In all seriousness, best of luck.

“What happened to Demontes Wright?” This reader is an idealistic young lawyer whose friend has a job in asbestos litigation that allows him to subscribe to HBO. Young Lawyer invites herself over to watch Gideon’s Army, an excellent documentary on public defenders. Gideon’s Army is the story of three intrepid public defenders in the South who war for their clients’ freedom against a drought of resources and a flood of indigent clients. During the climax of the film, public defender Brandy Alexander argues that her client, Demontes Wright, could not have been the man who robbed the liquor store in question. I’m sorry that the plague tornado knocked out the electricity before this reader could see the end, but rest assured that Ms. Alexander won her client’s freedom, despite the ease with which her innocent client could have lost ten years of his life in prison.

Related search: “Travis Williams public defender Georgia.” This reader has the bad luck of being accused of a crime in Georgia, and is desperately hoping that Gideon’s Army super lawyer Travis Williams will be his public defender.

“Are my rights violated if I can’t even go to the bathroom, but they say you’re not even under arrest and police interrogate me without reading me my Miranda rights?” This reader has been questioned by police to the point of physical discomfort. However, in deciding whether his rights have been violated, the question is not whether the reader felt free to leave. The question is whether the reasonable, prudent, Yale-educated Supreme Court justice would have felt free to leave under similar circumstances. If a member of the Ivy League ruling class would feel free to waltz out the door of the police station, this reader should too. If a cop has told this reader that he can’t use the bathroom, he is being detained. If this ever happens to you, stop talking immediately. In all honesty, consider soiling yourself to prove just how trapped you feel.

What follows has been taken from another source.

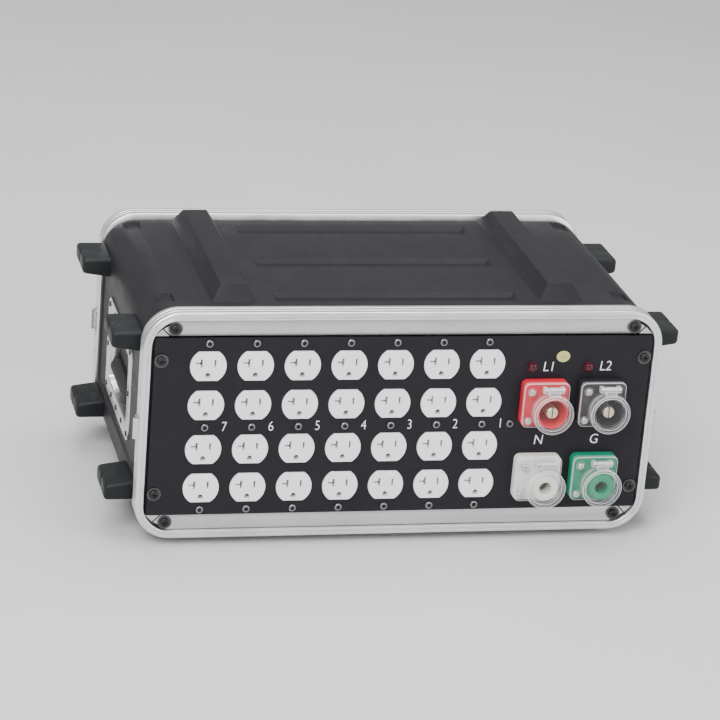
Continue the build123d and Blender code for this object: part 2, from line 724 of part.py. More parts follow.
# ---------------------------------------------------------------- pilot lamps and round sticker
with BuildPart() as lamp_lens:
    with BuildSketch(front_plane(0)):
        Circle(5.2)
    extrude(amount=1.2)
    with BuildSketch(front_plane(-1.2)):
        Circle(4.3)
    extrude(amount=3.8)
    fillet(lamp_lens.faces().sort_by(Axis.Y)[0].edges(), 1.6)
save_group(placed(lamp_lens.part, lamp_places), "lamp_lenses")

with BuildPart() as lamp_body:
    with BuildSketch(front_plane(0)):
        Circle(LAMP_R)
    extrude(amount=-20)
    with BuildSketch(front_plane(PANEL_T)):
        RegularPolygon(7, 6)
    extrude(amount=-3)
save_group(placed(lamp_body.part, lamp_places), "lamp_bodies")

with BuildPart() as round_sticker:
    with BuildSketch(front_plane(0)):
        with Locations((152.1, 68.0)):
            Ellipse(6.6, 5.6)
    extrude(amount=0.25)
save(round_sticker, "round_sticker")

# ---------------------------------------------------------------- rear panel and breakers
PANEL_IN = CASE_DEPTH - REAR_PANEL_SETBACK - PANEL_T    # inner face of the rear panel
PANEL_OUT = CASE_DEPTH - REAR_PANEL_SETBACK
NOSE_H = 45.0
NOSE_PROUD = 4.0
BRANCH_X = [-77.0 + BREAKER_W * circuit for circuit in range(BREAKER_COUNT)]
MAIN_X, MAIN_W = 68.0, 36.0
TOGGLE_Y = PANEL_OUT - 1.5
TOGGLE_R = 6.0
TOGGLE_TILT = 25.0
SLOT_HALF = 13.0
STUB_R = 1.5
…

“Getting help for your client on remand” The good news is that this reader finally got a referral from that business card that he taped above the urinal in the bathroom that adjoins the visitor’s lobby at the local jail. The bad news is that now this client expects his money’s worth. This means that unless the attorney can lower his client’s bail, the client will not be able to make more money to pay the lawyer. This will oblige the lawyer to waive preliminary hearing and then dump his client on the public defender once the case is set for trial.

This reader needs to get his leased Audi out of the nearby parking garage very, very quickly. I know a number of reckless teenage vandals.

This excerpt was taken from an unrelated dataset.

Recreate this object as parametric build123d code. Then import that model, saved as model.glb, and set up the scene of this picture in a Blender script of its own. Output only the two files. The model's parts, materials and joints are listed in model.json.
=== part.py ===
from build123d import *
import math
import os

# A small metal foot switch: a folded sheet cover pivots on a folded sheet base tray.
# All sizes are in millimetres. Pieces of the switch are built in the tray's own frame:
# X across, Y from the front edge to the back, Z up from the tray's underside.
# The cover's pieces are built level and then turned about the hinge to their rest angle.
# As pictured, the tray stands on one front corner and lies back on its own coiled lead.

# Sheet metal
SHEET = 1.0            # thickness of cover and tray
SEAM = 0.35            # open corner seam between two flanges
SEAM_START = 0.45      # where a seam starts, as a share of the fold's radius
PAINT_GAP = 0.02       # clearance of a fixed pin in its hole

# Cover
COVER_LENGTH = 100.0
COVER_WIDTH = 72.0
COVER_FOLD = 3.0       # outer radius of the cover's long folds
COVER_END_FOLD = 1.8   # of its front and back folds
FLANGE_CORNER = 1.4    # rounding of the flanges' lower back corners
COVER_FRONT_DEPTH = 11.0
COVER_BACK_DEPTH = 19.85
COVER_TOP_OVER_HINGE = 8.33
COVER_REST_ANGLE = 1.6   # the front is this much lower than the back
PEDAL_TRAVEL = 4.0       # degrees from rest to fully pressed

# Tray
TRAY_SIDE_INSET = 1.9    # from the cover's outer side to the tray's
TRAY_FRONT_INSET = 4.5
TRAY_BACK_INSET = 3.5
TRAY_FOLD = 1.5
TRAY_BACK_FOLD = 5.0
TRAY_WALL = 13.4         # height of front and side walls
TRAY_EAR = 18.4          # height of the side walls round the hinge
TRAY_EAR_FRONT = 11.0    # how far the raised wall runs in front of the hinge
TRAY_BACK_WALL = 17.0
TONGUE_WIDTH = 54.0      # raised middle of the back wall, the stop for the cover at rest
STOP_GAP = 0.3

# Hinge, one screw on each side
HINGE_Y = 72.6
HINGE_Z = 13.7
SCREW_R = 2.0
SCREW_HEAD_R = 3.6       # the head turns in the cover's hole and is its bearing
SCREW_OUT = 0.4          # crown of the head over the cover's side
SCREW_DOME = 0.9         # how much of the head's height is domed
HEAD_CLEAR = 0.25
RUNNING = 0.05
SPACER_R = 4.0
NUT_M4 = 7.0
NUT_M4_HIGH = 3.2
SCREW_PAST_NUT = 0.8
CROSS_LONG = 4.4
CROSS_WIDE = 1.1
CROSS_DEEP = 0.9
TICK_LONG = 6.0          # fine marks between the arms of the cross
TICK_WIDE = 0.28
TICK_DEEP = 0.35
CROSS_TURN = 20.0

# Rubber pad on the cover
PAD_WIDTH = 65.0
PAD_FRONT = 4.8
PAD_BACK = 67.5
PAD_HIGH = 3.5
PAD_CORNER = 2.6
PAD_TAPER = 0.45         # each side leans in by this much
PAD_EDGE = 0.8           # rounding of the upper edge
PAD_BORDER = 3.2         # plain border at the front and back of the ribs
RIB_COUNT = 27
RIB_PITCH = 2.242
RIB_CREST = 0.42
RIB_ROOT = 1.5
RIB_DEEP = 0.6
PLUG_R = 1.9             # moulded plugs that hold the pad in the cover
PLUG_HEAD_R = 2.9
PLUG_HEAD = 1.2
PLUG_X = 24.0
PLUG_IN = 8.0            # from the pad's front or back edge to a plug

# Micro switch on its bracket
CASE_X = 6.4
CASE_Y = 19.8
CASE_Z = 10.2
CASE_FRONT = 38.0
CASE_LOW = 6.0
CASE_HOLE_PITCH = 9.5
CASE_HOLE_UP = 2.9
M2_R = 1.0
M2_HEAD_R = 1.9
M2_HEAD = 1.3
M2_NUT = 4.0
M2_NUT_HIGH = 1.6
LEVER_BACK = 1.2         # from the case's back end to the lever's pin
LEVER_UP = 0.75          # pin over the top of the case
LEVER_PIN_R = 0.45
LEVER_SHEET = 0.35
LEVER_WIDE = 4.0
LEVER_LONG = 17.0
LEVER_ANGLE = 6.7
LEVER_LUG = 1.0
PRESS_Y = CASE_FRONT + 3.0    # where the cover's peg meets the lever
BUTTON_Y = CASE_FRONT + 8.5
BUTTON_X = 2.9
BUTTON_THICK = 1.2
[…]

“Can a good lawyer get you out of anything?” This reader has hired the lawyer described in the paragraph above. Never underestimate the private bar’s willingness to sell a client an enema of sunshine in lieu of honest legal representation.

“How do you win a Marsden motion?” Unfortunately, I wouldn’t know anything about that. Best of luck to you. Indigent criminal justice reform needs to take place nationwide. People who commit crimes in my county are lucky to have such good representation. But I want everyone in America to have access to the same high quality level of defense. Protecting the rights of our most vulnerable citizens protects the rights of everyone.

“People in jail for drug addictions ‘leave a comment’” County jail is a terrible, smelly, occasionally violent, and perpetually depressing place. Its callow corrections officers are not interested in making any of its tenants into a better person. Maybe this reader needs to write a Yelp review?

“Movies about chasing something and never catching it” Thanks for stumbling upon my blog by accident. I really do appreciate the additional readership. I’m sure that somewhere, out there, is a Zooey Deschanel movie with your name on it.

“Can I add a profile to the Megan’s Law website.” This impish prankster has a great idea for getting his chemistry teacher fired. Unfortunately, these gates of hilarity are blocked by Department of Justice firewalls.

“Crystal meth cannot climax” Not to be an insufferable optimist, but some would say that this is a feature of crystal meth, not a drawback.

“Public defender burnout.” This reader is likely a public defender, and she was probably scheduled to spend a full day cross-examining tearful victims in an all-day preliminary hearing. This reader welcomed the excuse not to check the blinking light on her phone that tells her that she has yet another unhappy call to return. This reader may well be deliberately postponing that life-sentence case that he just cannot bear to try until another attorney takes over his calendar. Or, this reader may have the burden of being someone who works hard without complaining. His public defender’s office may have rewarded this work ethic by giving him some terrible, thankless, high-volume court calendar that the squeakier wheels refuse to do (and somehow get away with doing so).

For what its worth, I’ll bet that this reader is doing a great service to her clients. I will also wager that most of her clients think so too. We love you. Honest. You are why we need student loan forgiveness for government servants. Being able to pay bills every month without excessive anxiety would really help with preventing burnout, would it not?

“Pretenders drink while you’re at it.” This is clearly one of those Zen riddles that one ponders while hoping that his coworkers have not noticed the third vodka soda that he has ordered during the weekly office happy hour. This reader is cheating by searching the internet for answers.

A confession to friends of this blog; I never expected to still be adding to this site one year later. You make me want to keep writing. I reserve the right to broach this blog’s anonymity when I need to plug my first legal thriller; until then, I remain your secret admirer.